Nello stesso periodo, circa 250 persone sono annegate tentando di raggiungere le isole Canarie in Spagna sulla rotta atlantica dall’Africa occidentale. Tuttavia si tratta di stime prudenziali. “Centinaia di casi di naufragi invisibili sono stati segnalati dalle Ong in contatto diretto con le persone a bordo o con le loro famiglie. Questi casi, che sono estremamente difficili da verificare, indicano che le morti sulle rotte marittime verso l'Europa - osserva il rapporto - sono molto più alti di quanto mostrino i dati disponibili”.
Tra gli esempi più recenti vi è un caso assai noto in Algeria. Il 24 marzo il rapper 22enne Sohail Al Sagheer, “è scomparso quando è partito con nove amici da Orano, in Algeria, verso la Spagna. La sua famiglia - riporta Oim - ha condotto una faticosa ricerca di informazioni su ciò che gli era successo”. I suoi resti sono stati recuperati dieci giorni dopo, il 5 aprile, al largo della costa di Aïn Témouchent, in Algeria.

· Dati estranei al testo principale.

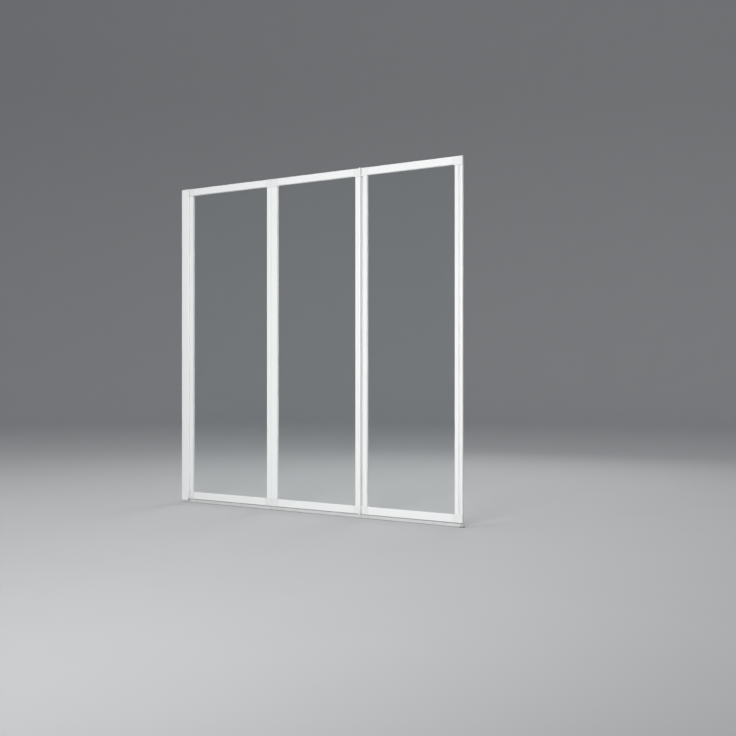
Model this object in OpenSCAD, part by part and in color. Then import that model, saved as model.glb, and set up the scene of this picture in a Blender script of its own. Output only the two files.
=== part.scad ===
// Folding bath screen: three framed leaves of clear glazing, hinged like a concertina.
// It stands on the rim of a bath and a channel holds it to the wall.
// Origin: middle of the channel's fixing holes, on the wall face.
// +X runs along the unfolded screen away from the wall, -Y faces the room, +Z is up.

/* [Leaves] */
// Width of glazing that shows in the leaf beside the wall
glass_w_1 = 374.6; // [250:0.1:460]
// Width of glazing that shows in the middle leaf
glass_w_2 = 354; // [250:1:460]
// Width of glazing that shows in the outer leaf
glass_w_3 = 354; // [250:1:460]
// Height of the leaf frames over both rails
frame_h = 1197; // [700:1:1500]
// Depth of the leaf frames, front to back
leaf_t = 12; // [11.5:0.5:16]

/* [Frame profiles] */
// Height of the rails
rail_h = 25.5; // [20:0.5:32]
// Width of the box of a stile with a hinge bead
bead_stile_w = 16.2; // [14:0.1:22]
// Width of the box of a stile with a hinge seat
seat_stile_w = 15.6; // [13.5:0.1:22]
// Width of the box of the stile at the free end
end_stile_w = 15; // [13:0.1:20]
// Width of the finger groove beside that box
end_groove_w = 4.7; // [3:0.1:12]
// Depth of the finger groove
end_step = 5.5; // [3:0.1:6.5]
// Radius of the round grip bead along the free edge
grip_r = 5; // [3.2:0.1:5.7]
// Wall of every profile
profile_wall = 1.2; // [0.9:0.05:1.4]
// Radius of the long outer edges of the profiles
edge_r = 1.5; // [0.8:0.1:1.8]
// Width of the glazing groove
groove_w = 4.6; // [4.2:0.1:5]
// Depth of the glazing groove in the stiles
groove_depth = 8; // [7.9:0.1:8.5]
// Depth of the glazing groove in the rails
rail_groove_depth = 9; // [8:0.1:11]

/* [Glazing] */
// Thickness of the panes
pane_t = 3; // [2:0.1:3.4]
// How far a pane reaches into its frame
pane_bite = 7; // [4:0.1:7.2]
// How far the gasket shows in front of the frame's edge
gasket_lip = 1.2; // [0.6:0.1:2.5]

/* [Corner connectors] */
// How far a connector covers the end of a rail
rail_lap = 7; // [4:0.5:10]
// How far a connector reaches below its rail
corner_lip = 4; // [2:0.5:6]
// How far the connectors stand proud of the profiles
corner_proud = 0.5; // [0.2:0.05:0.7]
// Radius of the connectors' outer edges
corner_r = 1.2; // [0.6:0.1:1.8]
// Length of the spigots inside the profiles
spigot_l = 20; // [12:1:30]
// Number of grip ribs on a spigot
spigot_ribs = 3; // [2:1:4]

/* [Hinges] */
// How far the hinge axes lie outside the frame's face
axis_proud = 1; // [0.8:0.05:1.4]
// Distance of the axis from the stile with the bead
bead_arm = 4.5; // [4.5:0.1:9]
// Distance of the axis from the stile with the seat
seat_arm = 12.7; // [10:0.1:14]
// Radius of the bead that runs along the axis
bead_r = 4.2; // [3:0.1:4.4]
// Thickness of the neck that carries the bead
neck_t = 1.5; // [1.2:0.1:1.6]
// Thickness of the seat round the bead
seat_t = 1.5; // [1.2:0.1:1.8]
// Thickness of the flange that closes a seam on its other face
flange_t = 2.5; // [2:0.1:3]
// Radius of the knuckles and eyes
knuckle_r = 4.4; // [4:0.1:4.8]
// Height of the rounded tip above a knuckle
knuckle_tip_h = 1.8; // [1.2:0.1:3]
// Height of the eye that turns on the pin below a knuckle
eye_h = 8; // [5:0.5:12]
// Radius of the hinge pins
pin_r = 2; // [1.6:0.1:2.4]
// Thickness of the washers between knuckle and eye
washer_t = 0.6; // [0.4:0.1:1]

/* [Wall side] */
// How far the wall channel stands off the wall
channel_d = 32; // [30:1:45]
// Width of the wall channel beyond the leaf, on each face
channel_margin = 1; // [0.6:0.1:2]
// Side walls of the channel
channel_wall = 1.5; // [1.2:0.1:1.8]
// Radius of the channel's outer edges
channel_r = 0.8; // [0.4:0.1:1]
// Web of the channel, against the wall
channel_web = 2; // [1.5:0.1:3]
// How far the channel reaches below the frames
channel_drop = 6.5; // [4:0.5:10]
// Thickness of the channel's end caps
channel_cap_t = 2; // [1.5:0.1:3]
// Radius of the fixing holes in the channel
fixing_r = 2.6; // [2:0.1:3.2]
// Distance of the outer fixing holes from the ends of the frames
fixing_inset = 58.5; // [40:0.5:100]
// Height of the inner fixing holes above and below the middle
fixing_inner_z = 180; // [80:5:280]
// How far the jamb slides out to meet a wall that is not plumb
adjust_travel = 12; // [6:1:14]
// Distance of the outer clamp screws from the ends of the frames
clamp_inset = 148.5; // [75:0.5:250]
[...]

Per il secondo anno consecutivo sono aumentate le operazioni di intercettazione da parte degli stati nordafricani lungo la rotta del Mediterraneo centrale, in particolare Tunisia e LIbia. Ma con una differenza non trascurabile: “Oltre 15.300 persone sono state rimpatriate in Libia nei primi sei mesi del 2021, quasi tre volte di più rispetto allo stesso periodo del 2020 (5.476 persone). Questo dato è preoccupante perché - denuncia ancora una volta l’agenzia Onu - i migranti che vengono rimpatriati in Libia sono soggetti a detenzione arbitraria, estorsione, sparizioni e tortura”.

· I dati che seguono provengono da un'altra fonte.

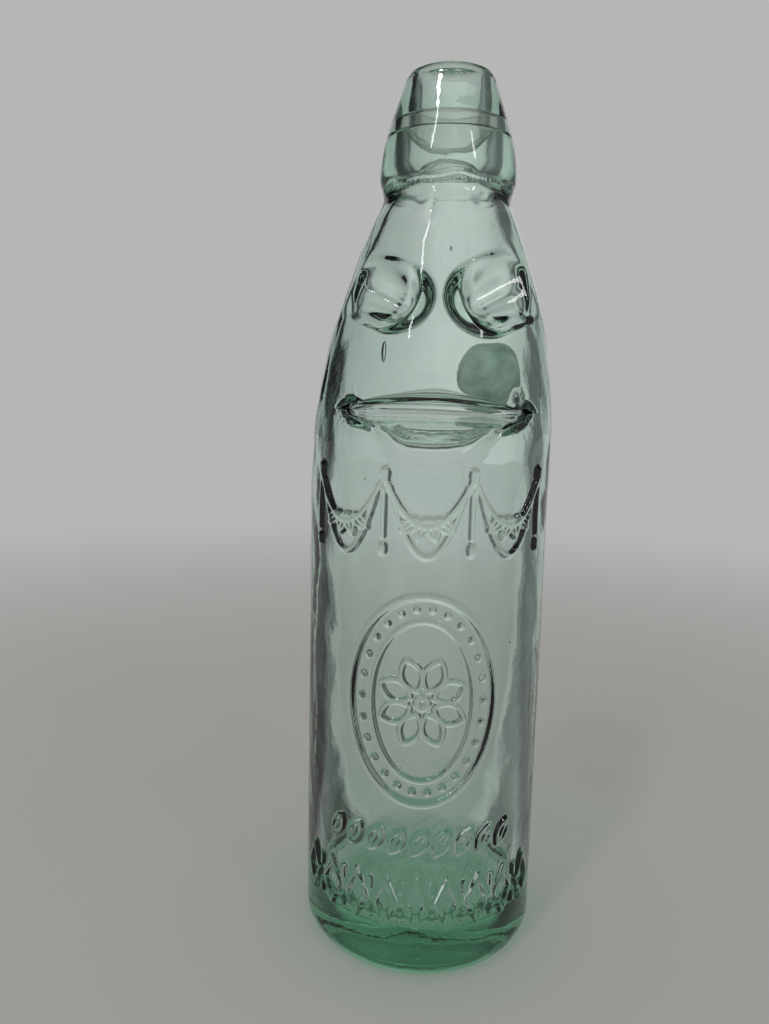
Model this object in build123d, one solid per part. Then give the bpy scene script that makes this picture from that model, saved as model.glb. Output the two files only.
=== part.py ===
from build123d import *
import math
import os

# Marble stopper bottle. The origin is the middle of the foot, +Z is up and the two ears face -Y.
# All sizes are millimetres.

# The blown body
body_radius = 31.0
heel_radius = 5.5
shoulder_start = 100.0
wall = 4.2
floor_height = 9.5
floor_corner = 9.0
foot_dish_radius = 22.0
foot_dish_depth = 1.4

# The neck stands a little to one side of the body, as hand work leaves it.
neck_lean = 2.4
neck_end = 190.0

# Height, outer radius, wall and lean of the shoulder and the neck, from the body up
shoulder_stations = [
    (shoulder_start, body_radius, wall, 0.0),
    (114.0, body_radius, wall, 0.0),
    (126.0, 30.85, wall, 0.15),
    (134.0, 30.55, 4.3, 0.4),
    (142.0, 30.0, 4.5, 0.6),
    (150.0, 28.75, 4.5, 0.9),
    (158.0, 27.2, 4.4, 1.3),
    (166.0, 24.95, 4.3, 1.7),
    (174.0, 22.2, 4.3, 1.8),
    (182.0, 19.4, 4.0, 1.9),
    (neck_end, 15.8, 3.4, neck_lean),
]

# The end of the neck, which the lip is laid round
spigot_radius = 14.0
spigot_end = 196.0
spigot_bore = 11.2

# The ledge: the wall pinched in from the front and the back by a wedge with a round nose. The hot wall
# stretches as it goes in, so it is thin there.
ledge_height = 139.4
ledge_nose = 0.8
ledge_wall = 1.6
ledge_gap_half = 4.4
ledge_across = 1.0
ledge_shift = 1.5
ledge_half_length = 16.0
ledge_mouth_half_length = 20.5
ledge_corner = 3.0
ledge_mouth = 36.0
ledge_top_rise = 0.4
ledge_bottom_fall = 4.4
ledge_rim = 2.0

# The ears: two dimples pushed into the front of the neck with a blunt round finger. Each is deep and
# round towards the front and runs out up and sideways.
ear_height = 165.3
ear_angle = 27.0
ear_radius = 9.6
ear_length = 24.0
ear_rise = 26.0
ear_tilt = 6.0
ear_wall = 3.0
ear_axis_out = 2.2
ear_rim = 1.8
ear_rim_reach = 19.0

# The applied lip: its widest ring, where the belly turns into the taper, and the round rim
lip_top = 219.8
lip_widest = 17.0
lip_widest_height = 195.4
lip_belly_radius = 16.3
lip_belly_height = 202.6
lip_rim_radius = 11.0
lip_rim_height = 218.3
lip_crown_radius = 9.3
mouth_bore = 7.5
seat_bore = 10.4

# The rubber ring and its groove
ring_low = 204.7
ring_high = 208.3
ring_outer = 11.4
ring_inner = 7.6

# The marble
marble_radius = 8.5
marble_rest_x = 15.2
marble_gap = 0.12


def section(height, radius, lean):
    return Pos(lean, 0, height) * Circle(radius)


def outer_form():
    """The outside of the bottle without its pinches, from the foot to the end of the neck."""
    foot = Polyline(
        (0, foot_dish_depth),
        (foot_dish_radius, 0),
        (body_radius - heel_radius, 0),
    )
    heel = CenterArc((body_radius - heel_radius, heel_radius), heel_radius, -90, 90)
    side = Polyline(
        (body_radius, heel_radius),
        (body_radius, shoulder_start),
        (0, shoulder_start),
        (0, foot_dish_depth),
    )
    body = revolve(Plane.XZ * make_face(foot + heel + side), Axis.Z)
    shoulder = loft([section(z, radius, lean) for z, radius, _, lean in shoulder_stations])
    spigot_length = spigot_end - neck_end
    spigot = Pos(neck_lean, 0, neck_end + spigot_length / 2) * Cylinder(spigot_radius, spigot_length)
    return body + shoulder + spigot


def cavity_form():
    """The space inside, without the pinches, from the thick floor to the end of the neck."""
    inner_radius = body_radius - wall
    corner_x = inner_radius - floor_corner
    floor = Line((0, floor_height), (corner_x, floor_height))
    corner = CenterArc((corner_x, floor_height + floor_corner), floor_corner, -90, 90)
    side = Polyline(
        (inner_radius, floor_height + floor_corner),
        (inner_radius, shoulder_start),
        (0, shoulder_start),
        (0, floor_height),
    )
    body = revolve(Plane.XZ * make_face(floor + corner + side), Axis.Z)
    shoulder = loft([section(z, radius - thick, lean) for z, radius, thick, lean in shoulder_stations])
    _, neck_radius, neck_wall, _ = shoulder_stations[-1]
    bottom = section(neck_end, neck_radius - neck_wall, neck_lean)
    spigot = loft([bottom, section(spigot_end, spigot_bore, neck_lean)])
    return body + shoulder + spigot


def ledge_wedge(swell):
    """The wedge that pinches the front in, swelled on every side. Its nose is round and its ends flare."""
    nose_y = -(ledge_gap_half + ledge_wall + ledge_nose)
    core = Polyline(
        (nose_y, ledge_height),
        (-ledge_mouth, ledge_height + ledge_top_rise),
        (-ledge_mouth, ledge_height - ledge_bottom_fall),
        close=True,
    )
    side_view = offset(make_face(core), swell)
    corner_y = nose_y - ledge_corner
    plan = Polyline(
        (-ledge_half_length + ledge_corner, corner_y),
        (ledge_half_length - ledge_corner, corner_y),
        (ledge_mouth_half_length - ledge_corner, -ledge_mouth),
        (-ledge_mouth_half_length + ledge_corner, -ledge_mouth),
        close=True,
    )
    top_view = offset(make_face(plan), ledge_corner + swell)
    blade = extrude(Plane.YZ * side_view, 2 * body_radius, both=True)
    return blade & extrude(Pos(0, 0, ledge_height) * top_view, body_radius, both=True)


def ear_finger(side, swell):
    """The finger that pushes one ear in, from its round end outwards. side is -1 left and 1 right."""
    radius = ear_radius + swell
    stick = Polyline((radius, 0), (radius, ear_length), (0, ear_length), (0, -radius))
    end = CenterArc((0, 0), radius, -90, 90)
    finger = revolve(Plane.XZ * make_face(stick + end), Axis.Z)
    return ear_plane(side) * finger


def ear_plane(side):
    """Where the finger lies: its Z runs along the finger, sideways, up and a little out of the glass."""
    turn = math.radians(ear_angle) * side
    rise = math.radians(ear_rise)
    tilt = math.radians(ear_tilt)
    below = max(station for station in shoulder_stations if station[0] <= ear_height)
    above = min(station for station in shoulder_stations if station[0] > ear_height)
    slope = math.atan2(below[1] - above[1], above[0] - below[0])
    front = Vector(math.sin(turn), -math.cos(turn), 0)
    around = Vector(math.cos(turn), math.sin(turn), 0) * side
    uphill = front * -math.sin(slope) + Vector(0, 0, math.cos(slope))
    outward = front * math.cos(slope) + Vector(0, 0, math.sin(slope))
    along = (around * math.cos(rise) + uphill * math.sin(rise)) * math.cos(tilt) + outward * math.sin(tilt)
    share = (ear_height - below[0]) / (above[0] - below[0])
    radius = below[1] + share * (above[1] - below[1])
    lean = below[3] + share * (above[3] - below[3])
    middle = Vector(lean, 0, ear_height) + front * radius + outward * ear_axis_out
    return Plane(origin=middle, z_dir=along)


def pinched_ledge(form, swell):
    """Cuts both wedges out of a form, leaving the slot between them a little behind the middle."""
    front = ledge_wedge(swell)
    place = Pos(ledge_across, ledge_shift, 0)
    return form - place * front - place * mirror(front, Plane.XZ)


def rim_edges(form, middle, reach):
    """The edges of the form's shoulder within reach of a point, where a tool has gone in."""
    shoulder = form.faces().filter_by(GeomType.BSPLINE).sort_by(SortBy.AREA)[-1]
    return [e for e in shoulder.edges() if (e.center() - middle).length < reach]


def glass_body():
    outer = pinched_ledge(outer_form(), ledge_nose)
    cavity = pinched_ledge(cavity_form(), ledge_nose + ledge_wall)
    for depth in (-body_radius, body_radius):
        mouth = Vector(0, depth, ledge_height)
        outer = fillet(rim_edges(outer, mouth, ledge_mouth_half_length), ledge_rim)
    for side in (-1, 1):
        outer = outer - ear_finger(side, 0)
        middle = ear_plane(side).origin
        outer = fillet(rim_edges(outer, middle, ear_rim_reach), ear_rim)
        cavity = cavity - ear_finger(side, ear_wall)
    return outer - cavity


def roll_arc(start):
    """An arc that rolls out from a point of the neck and stands upright at the lip's widest ring."""
    across, up = lip_widest - start[0], lip_widest_height - start[1]
    radius = (across**2 + up**2) / (2 * across)
    sweep = math.degrees(math.asin(up / radius))
    return CenterArc((lip_widest - radius, lip_widest_height), radius, -sweep, sweep)


def applied_lip():
    """The collar. Its foot laps the spigot, and the rubber ring's groove is cut into its bore."""
    neck_radius = shoulder_stations[-1][1]
    outside = Polyline(
        (lip_widest, lip_widest_height),
        (lip_belly_radius, lip_belly_height),
        (lip_rim_radius, lip_rim_height),
    )
    rim = ThreePointArc(
        (lip_rim_radius, lip_rim_height),
        (lip_crown_radius, lip_top),
        (mouth_bore, lip_rim_height),
    )
    inside = Polyline(
        (mouth_bore, lip_rim_height),
        (mouth_bore, ring_high),
        (ring_outer, ring_high),
        (ring_outer, ring_low),
        (seat_bore, ring_low),
        (spigot_bore, spigot_end),
        (spigot_radius, spigot_end),
        (spigot_radius, neck_end),
        (neck_radius, neck_end),
    )
    profile = make_face(roll_arc((neck_radius, neck_end)) + outside + rim + inside)
    return Pos(neck_lean, 0, 0) * revolve(Plane.XZ * profile, Axis.Z)


def sealing_ring():
    """A rubber band of square section that fills its groove and stands out a little into the bore."""
    height = ring_high - ring_low
    middle = Pos(neck_lean, 0, ring_low + height / 2)
    return middle * (Cylinder(ring_outer, height) - Cylinder(ring_inner, height))


def marble_rest_height():
    """Where the marble stops, wedged between the two round noses of the ledge."""
    nose = ledge_nose + ledge_wall
    across = ledge_gap_half + nose
    reach = marble_radius + nose + marble_gap
    return ledge_height + math.sqrt(reach**2 - across**2)


def glass_marble():
    return Pos(marble_rest_x, ledge_shift, marble_rest_height()) * Sphere(marble_radius)


def seat_height():
    """The marble's middle when it is pressed up against the ring's lower edge."""
    reach = marble_radius + marble_gap
    return ring_low - math.sqrt(reach**2 - ring_inner**2)


os.makedirs("parts", exist_ok=True)
pieces = {
    "glass_body": glass_body(),
    "applied_lip": applied_lip(),
    "sealing_ring": sealing_ring(),
    "glass_marble": glass_marble(),
}
for name, piece in pieces.items():
    piece.label = name
    export_step(piece, f"parts/{name}.step")
    print(name, "volume", round(piece.volume), "mm3")

rest = Vector(marble_rest_x, ledge_shift, marble_rest_height())
seat = Vector(neck_lean, 0, seat_height())
travel = seat - rest
print("marble rest", tuple(rest), "travel", travel.length, "along", tuple(travel.normalized()))
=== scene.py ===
import math

import bmesh
import bpy
import numpy as np
from mathutils import Matrix, Vector


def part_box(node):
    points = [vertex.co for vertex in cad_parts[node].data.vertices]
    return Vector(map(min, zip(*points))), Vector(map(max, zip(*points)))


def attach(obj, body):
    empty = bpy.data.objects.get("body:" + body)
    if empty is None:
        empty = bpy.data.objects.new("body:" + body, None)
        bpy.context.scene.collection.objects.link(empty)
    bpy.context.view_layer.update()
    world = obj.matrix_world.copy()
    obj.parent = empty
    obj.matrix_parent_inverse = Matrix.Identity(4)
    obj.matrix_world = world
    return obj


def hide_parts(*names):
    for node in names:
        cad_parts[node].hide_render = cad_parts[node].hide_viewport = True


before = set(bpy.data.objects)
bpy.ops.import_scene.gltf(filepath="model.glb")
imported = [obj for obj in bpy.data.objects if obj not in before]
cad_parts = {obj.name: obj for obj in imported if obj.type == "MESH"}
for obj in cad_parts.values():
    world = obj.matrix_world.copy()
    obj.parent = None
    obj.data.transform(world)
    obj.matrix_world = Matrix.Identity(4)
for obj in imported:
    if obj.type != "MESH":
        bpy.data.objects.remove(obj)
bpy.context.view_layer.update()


# The photographer's place. The picture is taken from close by with the lens at the height of the ledge,
# so the lip is seen from below and the foot from above. The bottle stands right of the middle.
MM = 0.001
FILM_WIDTH = 36.0
PICTURE_LONG_SIDE = 1024
FOCAL_LENGTH_PX = 780.0
NEAREST_SEEN = 0.01
LENS_PLACE = Vector((0.0, -203.98, 142.42)) * MM
LOOK_DOWN = math.radians(8.397)
LOOK_LEFT = math.radians(3.225)
TILT = math.radians(1.2965)


def lens_axes():
    """The camera's own right, up and backward directions."""
    forward = Vector((
        -math.sin(LOOK_LEFT) * math.cos(LOOK_DOWN),
        math.cos(LOOK_LEFT) * math.cos(LOOK_DOWN),
        -math.sin(LOOK_DOWN),
    ))
    level = Vector((math.cos(LOOK_LEFT), math.sin(LOOK_LEFT), 0.0))
    upright = level.cross(forward)
    right = level * math.cos(TILT) + upright * math.sin(TILT)
    return right, right.cross(forward), -forward


camera_data = bpy.data.cameras.new("photographer")
camera_data.sensor_width = FILM_WIDTH
camera_data.lens = FOCAL_LENGTH_PX / PICTURE_LONG_SIDE * FILM_WIDTH
camera_data.clip_start = NEAREST_SEEN
camera = bpy.data.objects.new("photographer", camera_data)
turn = Matrix(lens_axes()).transposed().to_4x4()
camera.matrix_world = Matrix.Translation(LENS_PLACE) @ turn
bpy.context.scene.collection.objects.link(camera)
bpy.context.scene.camera = camera


# The studio. A plain pale table runs out to a pale grey backdrop. Through the glass the backdrop is bright
# in the middle and falls off to dark on both sides, which draws dark lines along the inner walls. Seen
# through the glass, the table beside the bottle glows with this as painted room light and shade.
TABLE_RADIUS = 5.0
TABLE_COLOUR = (0.64, 0.625, 0.60)
TABLE_FADE = (0.12, 0.75)
BACKDROP_COLOUR = (0.47, 0.47, 0.465)
ROOM_GLOW_COLOUR = (1.0, 1.0, 0.99)
ROOM_LIGHT = 0.42

# How bright the room looks through the glass. Spans are bearings in degrees from straight ahead.
BACKDROP_BRIGHT = 0.52
BACKDROP_SLOPE = (0.0, 34.0)
BACKDROP_SLOPE_END = 0.75
BACKDROP_EDGE = (27.0, 39.0)
LEFT_DARK_SIDE = 0.02
RIGHT_DARK_SIDE = 0.12
DARK_SIDE_BLEND = 0.1
SIDE_BRIGHT = 0.22
SIDE_RISE = (54.0, 80.0)
BEHIND_LENS_BRIGHT = 0.32
BEHIND_LENS_RISE = (110.0, 150.0)
PAINTED_GLOW_EDGE = (24.0, 34.0)
FOOT_CLEARANCE = (0.033, 0.05)

# The same by steepness, as the upright part of a direction
CLOTH_TOP = (0.44, 0.66)
ABOVE_CLOTH = 0.3
CEILING_RISE = (0.62, 0.95)
CEILING_BRIGHT = 0.30


def node(tree, kind, **settings):
    """A new shader node with some of its settings."""
    made = tree.nodes.new(kind)
    for name, value in settings.items():
        setattr(made, name, value)
    return made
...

L’episodio che più ha mostrato le contraddizioni del sistema di intervento finalizzato alla cattura e non al salvataggio è del 22 aprile, quando “almeno 130 persone hanno perso la vita nel più grande naufragio registrato nei primi sei mesi del 2021. Si presume - scrive Oim - che la loro barca sia salpata dalla città portuale di Al-Khums, in Libia, la notte del 20 aprile. La mattina dopo, le persone a bordo hanno contattato la hotline gestita da civili per i migranti in difficoltà nel Mar Mediterraneo, Alarm Phone, che ha informato le autorità competenti”. Nonostante questo, “ciò che rimaneva del gommone, e i resti senza vita di alcune delle persone a bordo, sono stati trovati il 22 aprile dall'equipaggio della nave civile di ricerca e salvataggio, Ocean Viking (di Sos Mediterranée, ndr), a circa 73 miglia nautiche a nord-ovest di Al-Khums, in Libia”. A questo punto gli operatori dell’Onu sul campo hanno svolto ulteriori ricerche: “Secondo le testimonianze di amici e familiari dei deceduti, molte delle vittime sarebbero state giovani uomini provenienti dallo stesso distretto del Sudan. Le autorità libiche ed europee sono state ripetutamente avvertite del pericolo imminente per due giorni prima che la barca si capovolgesse, senza lasciare nessuno in vita”. Una omissione di soccorso analoga a un caso precedente: “Il 4 aprile, due barche che erano partite dalla Libia con circa 100 e 60 persone, rimaste in difficoltà per tre giorni prima di essere salvate dalla guardia costiera italiana, nonostante fossero passate attraverso la zona Sar maltese. Ritardi e il mancato lancio di operazioni di ricerca e salvataggio, come spiegano questi casi, sono stati un fatto comune nei primi sei mesi del 2021”.